Geometric Representations of High Dimensional Random Data
Add to Google Calendar
Abstract: This thesis introduces geometric representations relevant to the analysis of datasets of random vectors in high dimension. These representations are used to study the behavior of near-neighbor clusters in the dataset, shortest paths through the dataset, and evolution of multivariate probability distributions over the dataset. The results in this thesis have wide applicability to machine learning problems and are illustrated for problems including: spectral clustering; dimensionality reduction; activity recognition; and video indexing and retrieval.

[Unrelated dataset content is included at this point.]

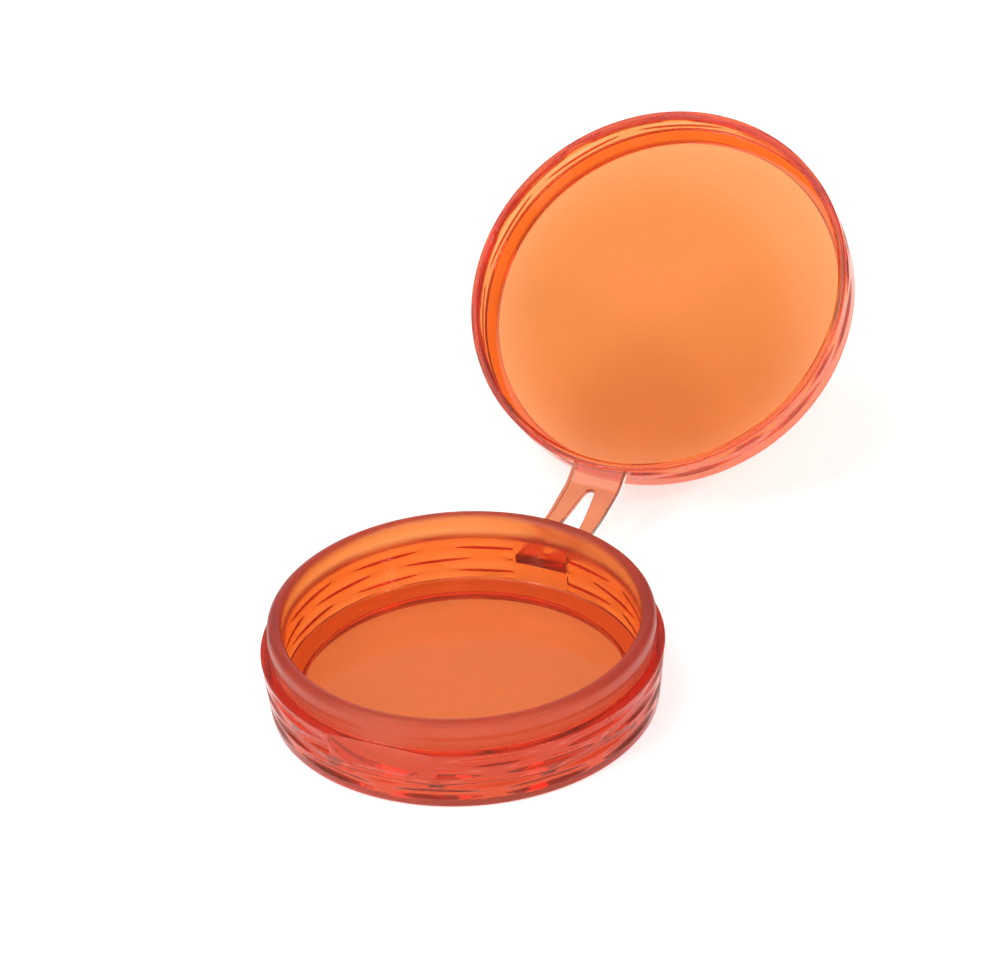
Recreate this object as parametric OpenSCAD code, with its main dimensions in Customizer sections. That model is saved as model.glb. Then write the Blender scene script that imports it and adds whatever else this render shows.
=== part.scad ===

This thesis makes several contributions. The first contribution is the shortest path over random points in a Riemannian manifold. More precisely, we establish complete convergence results of power-weighted shortest path lengths in compact Riemannian manifolds to conformal deformation distances. These shortest path results are used to interpret and extend Coiffman's anisotropic diffusion maps for clustering and dimensionality reduction. The second contribution is statistical manifolds that describe differences between curves evolving over a space of probability measures. A statistical manifold is a space of probability measures induced by the Fisher-Riemann metric. We propose to compare smoothly evolving probability distributions in statistical manifold by the surface area of the region between a pair of curves. The surface area measure is applied to activity classification for human movements. The third contribution proposes a dimensionality reduction and cluster analysis framework that uses a quantum mechanical model. This model leads to a generalization of geometric clustering methods such as k-means and Laplacian eigenmap in which the logical equivalence relation "two points are in the same cluster" is relaxed to a probabilistic equivalence relation.